Il faut dire que la notion d’Europe centrale est perçue différemment selon les pays : pour les Polonais, elle désigne l’espace entre l’Allemagne et la Russie, pour la Hongrie la région du Danube, pour les Tchèques l’Etat des Habsbourg. « L’Europe centrale n’a pas de frontières claires », rappelle dans un entretien au Spiegel le ministre tchèque des affaires étrangères Karel Schwarzenberg. Ces divergences n’ont pas favorisé un élan commun. La partition de la Tchécoslovaquie en 1993 c’est-à-dire moins de deux ans après la création du groupe de Visegrad, a également contribué, selon Jacques Rupnik, à la difficulté de l’entreprise.

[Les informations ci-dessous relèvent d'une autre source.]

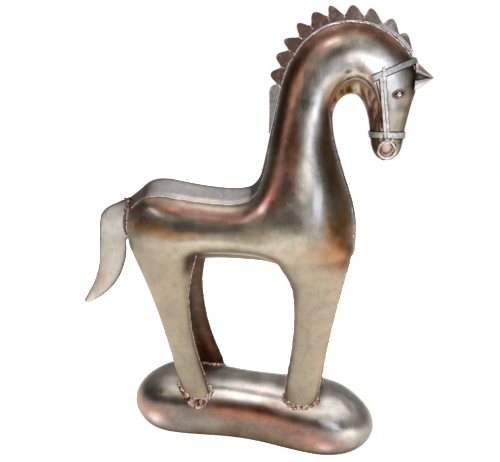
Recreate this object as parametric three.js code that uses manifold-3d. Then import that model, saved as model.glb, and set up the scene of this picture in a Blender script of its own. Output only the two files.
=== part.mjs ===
// A standing horse welded from dished metal sheet, on a pillow-shaped base. Millimetres, +Z up.
// The horse faces +X and its left side is +Y. The origin is the middle of the base's underside.
import * as THREE from "three";
import { mergeVertices } from "three/addons/utils/BufferGeometryUtils.js";
import Module from "manifold-3d";

const wasm = await Module();
wasm.setup();

// ---------------------------------------------------------------- driving dimensions
const GAP = 0.3; // air kept between pieces that touch
const SHEET = 2; // thickness of the straps and of the plates on the neck

// The body's stations from the stern to the muzzle. Each is a rib in the middle plane that runs from
// the upper ridge (x, z) to the lower ridge (x, z). The seams of the side sheet lie beside the ridges:
// half the width between a pair of seams, and how far along the rib the seam is from its ridge.
// The last number is how deeply the side sheet is dished, where 1 would be a half circle.
// upper ridge, lower ridge, upper seam half width and drop, lower seam half width and drop, dish
const STATIONS = [
  [-262, 484, -266, 404, 0, 30, 0, 2, 0.6], // stern, at the tail's root
  [-240, 500, -250, 374, 26, 30, 20, 8, 0.7],
  [-207, 524, -215, 360, 40, 30, 36, 20, 0.72],
  [-172, 530, -176, 360, 42, 30, 38, 20, 0.74], // hip
  [-140, 526, -138, 362, 42, 29, 38, 20, 0.75],
  [-106, 521, -100, 366, 41, 28, 38, 20, 0.76],
  [-66, 517, -58, 370, 40, 27, 38, 21, 0.78],
  [-28, 516, -14, 371, 39, 26, 38, 21, 0.78], // middle of the back
  [0, 521, 30, 370, 37, 24, 38, 21, 0.78],
  [13, 531, 68, 364, 34, 21, 38, 20, 0.78],
  [20, 542, 102, 366, 30, 17, 36, 20, 0.76],
  [25, 556, 136, 372, 26, 14, 34, 18, 0.74], // withers to elbow
  [29, 572, 172, 378, 22, 12, 33, 14, 0.74],
  [33, 590, 204, 396, 19, 10, 29, 4, 0.72],
  [37, 610, 208, 428, 16, 9, 20, 7, 0.68], // chest
  [41, 630, 207, 460, 14, 8, 17, 7, 0.64],
  [46, 652, 200, 495, 12, 7, 16, 7, 0.6],
  [51, 675, 188, 530, 11, 6, 15, 7, 0.58],
  [56, 698, 175, 566, 10, 5, 14, 7, 0.57],
  [63, 724, 164, 600, 9, 4, 13, 7, 0.57],
  [75, 752, 157, 630, 8, 4, 13, 7, 0.57],
  [96, 781, 155, 658, 8, 4, 14, 9, 0.57],
  [126, 805, 163, 680, 8, 4, 16, 14, 0.56],
  [160, 816, 176, 692, 8, 4, 19, 22, 0.54], // top of the arched neck
  [197, 816, 189, 694, 8, 4, 22, 28, 0.5],
  [230, 806, 199, 690, 8, 4, 24, 30, 0.44],
  [260, 787, 207, 681, 8, 4, 25, 30, 0.38],
  [284, 761, 213, 669, 8, 4, 25, 28, 0.34], // poll to jaw
  [296, 733, 217, 657, 8, 4, 24, 26, 0.3],
  [297, 704, 220, 645, 8, 4, 23, 24, 0.28],
  [291, 678, 222, 632, 8, 4, 21, 21, 0.28],
  [286, 653, 224, 618, 8, 4, 19, 18, 0.3],
  [282, 629, 226, 606, 8, 4, 16, 15, 0.32],
  [280, 606, 230, 594, 8, 4, 13, 12, 0.34],
  [275, 590, 238, 583, 8, 4, 10, 7, 0.34],
  [264, 580, 247, 578, 7, 2, 7, 2, 0.3], // end of the muzzle
];
const BODY = {
  perStation: 2, // ribs from one station to the next
  sideSteps: 8,
  ridgeSteps: 2,
  legSteps: 10,
  roundness: 1.5, // 1 folds a ridge sharply, 2 rounds it
  softEdge: 2, // how far in from a seam the dish begins
  sweeps: 900, // rounds that settle the dished sheet
  hurry: 1.85, // over-correction in each round
};

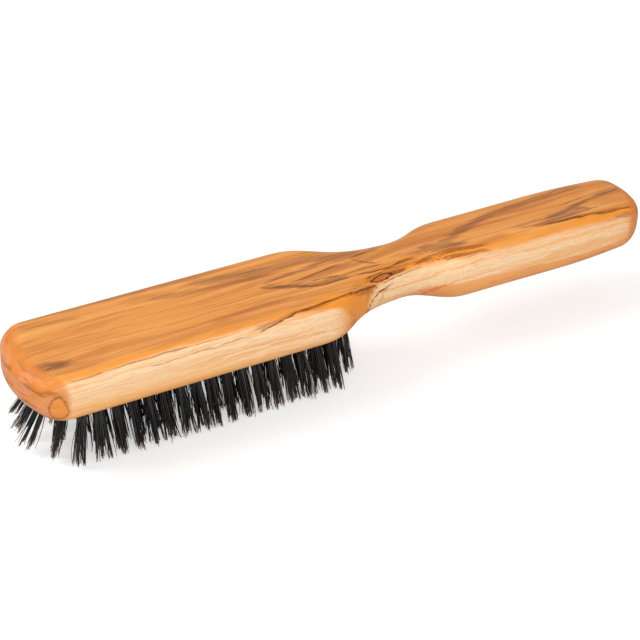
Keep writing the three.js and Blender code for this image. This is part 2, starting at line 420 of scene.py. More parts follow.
GOLDEN_GLOWS = (
    (((-12, -14), (-3, -15.5), (1, -18)), 4.6, 0.85),
    (((1, -9), (22, -8)), 2.4, 0.7),
    (((22, -9), (42, -10)), 1.8, 0.75),
    (((68, -9.5), (91, -10.5)), 1.9, 0.8),
    (((-93, -4), (-90, -12.5)), 1.6, 0.6),
)

# Where the pale near side begins, sapwood and painted highlight, given like a course, and the height of its
# red band along the brush.
PALE_SIDE_TOP = (
    (-95, -15.5),
    (-14, -15.5),
    (-7, -19),
    (-1, -26),
    (3, -14.5),
    (12, -9),
    (20, -8.5),
    (40, -10),
    (95, -11.5),
)
RED_TOP = ((-95, 12), (0, 12), (16, 19), (28, 22), (36, 22), (50, 21), (95, 20))

# The middle of the heel along the brush; the ring at the toe's near corner; the knot at the neck.
HEEL_MIDDLE = -4.0
RING = (-89, -16, 21.5)
RING_REACH = (2.8, 2.7, 4.4)
KNOT = Vector((7.5, -9))
KNOT_REACH = (3.9, 1.1)
KNOT_TILT = Vector((1, 0.1)).normalized()

# The level from which a side folds up, and how far from the middle of the back it does so fully.
BACK_LEVEL = 29.5
SIDE_BEGINS = 4.0

# Half the length of a course's oval, against the stretch that it covers.
OVAL_REACH = 0.56


def unrolled(nodes, point):
    """Each shaded point as if the sides were folded up level with the back, with 1 as the third value."""
    x, y, z = nodes.split(point)
    side = nodes.math("MINIMUM", nodes.math("MAXIMUM", nodes.math("DIVIDE", y, SIDE_BEGINS), -1.0), 1.0)
    drop = nodes.math("MAXIMUM", nodes.math("SUBTRACT", BACK_LEVEL, z), 0.0)
    return nodes.joined(x, nodes.math("ADD", y, nodes.times(side, drop)), 1.0)


def from_line(nodes, flat, middle, direction, reach):
    """How far a point lies from a middle, along one direction, as a share of the reach."""
    return nodes.dot(flat, (direction.x / reach, direction.y / reach, -direction.dot(middle) / reach))


def course(nodes, flat, route, half_width, strength):
    """How strongly one line of figure shows: a chain of long thin ovals along its course."""
    shown = 0.0
    stops = [Vector(stop) for stop in route]
    for start, end in zip(stops, stops[1:]):
        along = (end - start).normalized()
        across = Vector((-along.y, along.x))
        middle = (start + end) / 2
        reach = (end - start).length * OVAL_REACH + half_width
        lengthwise = nodes.math("POWER", from_line(nodes, flat, middle, along, reach), 4.0)
        sideways = from_line(nodes, flat, middle, across, half_width)
        distance = nodes.math("ADD", lengthwise, nodes.times(sideways, sideways))
        shown = nodes.math("MAXIMUM", shown, nodes.ease(distance, 1.0, 0.15, 0.0, strength))
    return shown


def figure(nodes, flat, lines):
    """How strongly any of these lines of figure shows."""
    shown = 0.0
    for line in lines:
        shown = nodes.math("MAXIMUM", shown, course(nodes, flat, *line))
    return shown


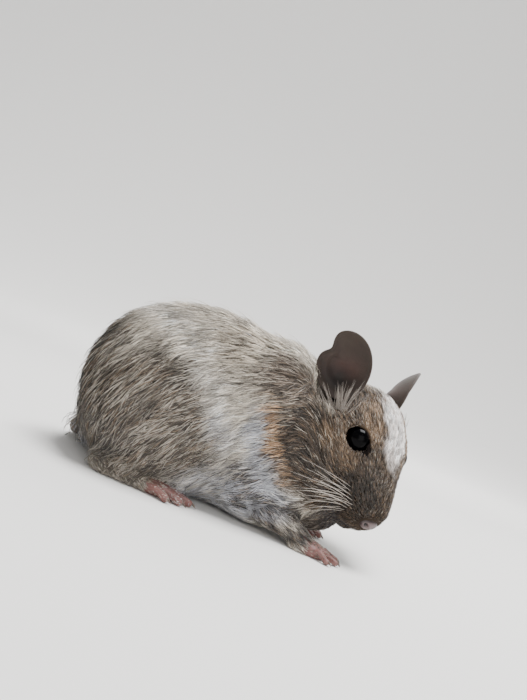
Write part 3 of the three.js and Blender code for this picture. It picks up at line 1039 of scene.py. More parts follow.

La grande famille de l’Europe

Est-il possible aujourd’hui de relancer une collaboration privilégiée entre les quatre pays d’Europe centrale ? Oui, répondent notamment leurs ambassadeurs à Paris, qui évoquent une coopération régionale comparable à celle des pays nordiques ou du Benelux. La représentante de la République tchèque, Marie Chatardova, estime que les Etats d’Europe centrale peuvent peser ensemble, au sein de l’Union européenne, pour la poursuite de l’élargissement, le renforcement du partenariat oriental, une politique commune de l’énergie. « Ensemble, nous sommes beaucoup plus forts pour lancer des initiatives », affirme l’ambassadeur hongrois, Laszlo Trocsanyi. Son homologue polonais, Tomasz Orlowski, note que, dans la famille européenne, il y a « des cousins de premier degré » et des cousins plus éloignés.

« Oui, affirme le politologue tchèque Jan Ruzicka, professeur à l’Université galloise d’Aberystwyth, l’Europe centrale est encore un objet politique important ». Elle représente à la fois « une région spécifique » et « une idée politique ». Elle peut, malgré ses divisions, apporter un message original au reste de l’Union. La chute des gouvernements populistes en Slovaquie et en Pologne, ajoute-t-il, est un heureux précédent qui laisse espérer aussi un avenir meilleur en Hongrie.